## Dataset content

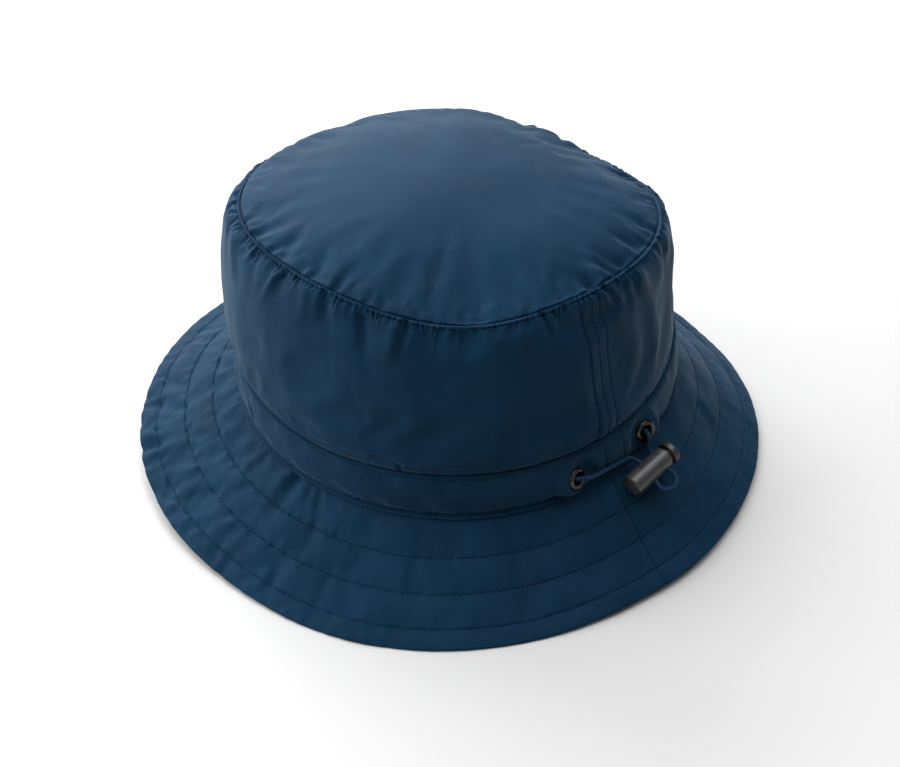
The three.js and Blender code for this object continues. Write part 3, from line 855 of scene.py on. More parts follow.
def strip_between(turns, left, right, left_edge, right_edge):
    """1 on a strip of cloth between two lines, and 0 off it"""
    return rise(turns - left, left_edge) * (1 - rise(turns - right, right_edge))


def beads(turns, count, mean, swing):
    """A row of beads round a seam"""
    return mean + swing * np.cos(np.radians(turns) * count)[None, :]


def leaning(creases, held_start):
    """Creases from rows of (turn, start, lean in degrees, length, width, depth)"""
    return [(turn, start, math.radians(lean), *sizes, held_start) for turn, start, lean, *sizes in creases]


# Stitches. Along each one: places, heights and girths, the last two in radii of its thread.
STITCH_PITCH = 2.35
STITCH_LENGTH = 1.75
STITCH_RADIUS = 0.16
STITCH_PLACES = np.array([0, 0.14, 0.5, 0.86, 1])
STITCH_HEIGHTS = np.array([-0.9, 0.15, 0.55, 0.15, -0.9])
STITCH_GIRTHS = np.array([0.6, 0.95, 1.0, 0.95, 0.6])
STITCH_SIDES = 5
# Dark discs of painted shade at the needle holes: their radius, how far they sit off the cloth, and their
# sides
HOLE_RADIUS = 0.42
HOLE_RAISE = 0.07
HOLE_SIDES = 8


def stitch_threads(starts, length, radius, at_path, at_normals):
    """Points and faces of short threads that start at lengths along a path"""
    places = starts[:, None] + STITCH_PLACES * length
    centre, up = at_path(places), unit(at_normals(places))
    side = np.cross(unit(np.gradient(centre, axis=1)), up)
    ring = circle(STITCH_SIDES, up, side)
    centre = centre + up * (STITCH_HEIGHTS * radius)[:, None]
    points = centre[:, :, None] + ring * (STITCH_GIRTHS * radius)[:, None, None]
    rings = len(STITCH_PLACES)
    first = np.arange(len(starts))[:, None, None] * rings * STITCH_SIDES
    end = np.arange(STITCH_SIDES)
    ends = np.array([(rings - 1) * STITCH_SIDES + end, end[::-1]])
    faces = (tube_faces(rings, STITCH_SIDES, STITCH_SIDES) + first).reshape(-1, 4).tolist()
    return points.reshape(-1, 3), faces + (ends + first).reshape(-1, STITCH_SIDES).tolist()


def needle_holes(places, at_path, at_normals, path_steps, first):
    """Points and faces of dark discs on the cloth at lengths along a path: painted shade of the needle holes
    """
    out, along = unit(at_normals(places)), unit(path_steps(places))
    middle = at_path(places) + out * HOLE_RAISE
    points = middle[:, None] + circle(HOLE_SIDES, along, np.cross(along, out)) * HOLE_RADIUS
    faces = first + np.arange(len(places))[:, None] * HOLE_SIDES + np.arange(HOLE_SIDES)[::-1]
    return points.reshape(-1, 3), faces.tolist()


def stitched(
    name, path, normals, pitch=STITCH_PITCH, length=STITCH_LENGTH, radius=STITCH_RADIUS, material=THREAD,
):
    """A row of stitches along a path, each bowed up between the two holes that it dives into, with a dark
    disc of painted shade at each hole
    """
    travelled = lengths_along(path)
    total = travelled[-1]
    count = max(1, int(total / pitch))
    gap = pitch - length
    starts = (np.arange(count) + 0.5 * (1 - length / pitch)) * total / count

    def along(values):
        return lambda places: at_lengths(places, travelled, values)

    at_path, at_normals = along(path), along(normals)
    points, faces = stitch_threads(starts, length, radius, at_path, at_normals)
    holes = np.clip(np.append(starts - gap / 2, starts[-1] + length + gap / 2), 0, total)
    # Dark discs of painted shade at the needle holes
    hole_points, hole_faces = needle_holes(
        holes, at_path, at_normals, along(np.gradient(path, axis=0)), len(points),
    )
    piece = add_mesh(name, np.concatenate([points, hole_points]), faces + hole_faces)
    piece.data.materials.append(material)
    piece.data.materials.append(HOLE_SHADE)
    slots = np.zeros(len(faces) + len(hole_faces), dtype=np.int32)
    slots[len(faces):] = 1
    piece.data.polygons.foreach_set("material_index", slots)
    belongs(piece, "hat", "cloth")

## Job
Return nothing but the lines from the first line of the listing through the line with "return points.reshape(-1, 3), faces +", please, keeping every one of them unchanged.

## Result
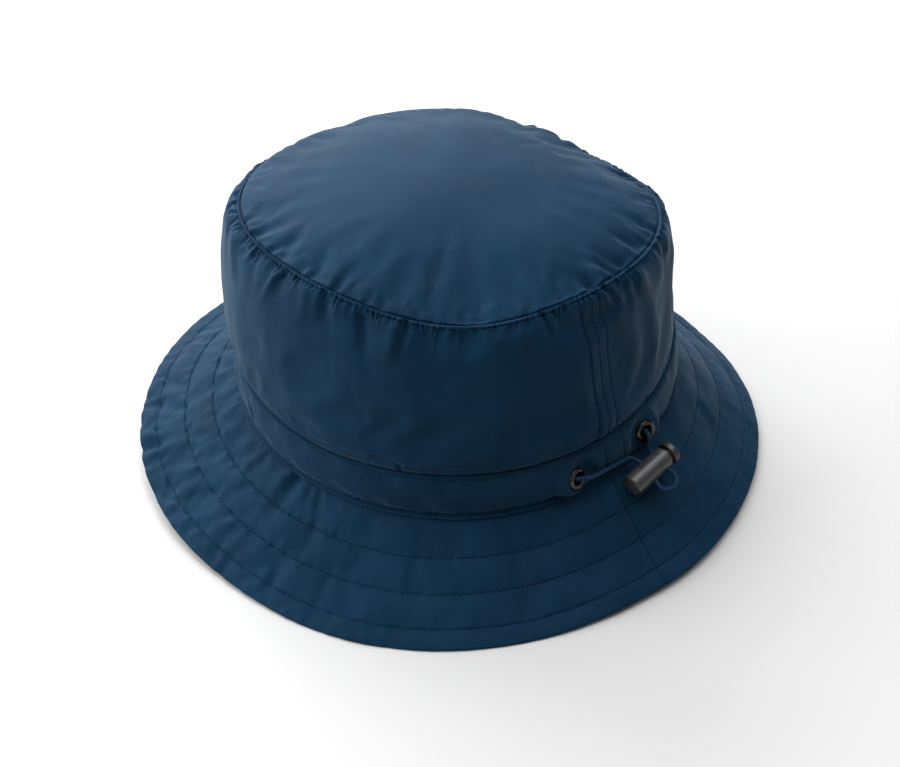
The three.js and Blender code for this object continues. Write part 3, from line 855 of scene.py on. More parts follow.
def strip_between(turns, left, right, left_edge, right_edge):
    """1 on a strip of cloth between two lines, and 0 off it"""
    return rise(turns - left, left_edge) * (1 - rise(turns - right, right_edge))


def beads(turns, count, mean, swing):
    """A row of beads round a seam"""
    return mean + swing * np.cos(np.radians(turns) * count)[None, :]


def leaning(creases, held_start):
    """Creases from rows of (turn, start, lean in degrees, length, width, depth)"""
    return [(turn, start, math.radians(lean), *sizes, held_start) for turn, start, lean, *sizes in creases]


# Stitches. Along each one: places, heights and girths, the last two in radii of its thread.
STITCH_PITCH = 2.35
STITCH_LENGTH = 1.75
STITCH_RADIUS = 0.16
STITCH_PLACES = np.array([0, 0.14, 0.5, 0.86, 1])
STITCH_HEIGHTS = np.array([-0.9, 0.15, 0.55, 0.15, -0.9])
STITCH_GIRTHS = np.array([0.6, 0.95, 1.0, 0.95, 0.6])
STITCH_SIDES = 5
# Dark discs of painted shade at the needle holes: their radius, how far they sit off the cloth, and their
# sides
HOLE_RADIUS = 0.42
HOLE_RAISE = 0.07
HOLE_SIDES = 8


def stitch_threads(starts, length, radius, at_path, at_normals):
    """Points and faces of short threads that start at lengths along a path"""
    places = starts[:, None] + STITCH_PLACES * length
    centre, up = at_path(places), unit(at_normals(places))
    side = np.cross(unit(np.gradient(centre, axis=1)), up)
    ring = circle(STITCH_SIDES, up, side)
    centre = centre + up * (STITCH_HEIGHTS * radius)[:, None]
    points = centre[:, :, None] + ring * (STITCH_GIRTHS * radius)[:, None, None]
    rings = len(STITCH_PLACES)
    first = np.arange(len(starts))[:, None, None] * rings * STITCH_SIDES
    end = np.arange(STITCH_SIDES)
    ends = np.array([(rings - 1) * STITCH_SIDES + end, end[::-1]])
    faces = (tube_faces(rings, STITCH_SIDES, STITCH_SIDES) + first).reshape(-1, 4).tolist()
    return points.reshape(-1, 3), faces + (ends + first).reshape(-1, STITCH_SIDES).tolist()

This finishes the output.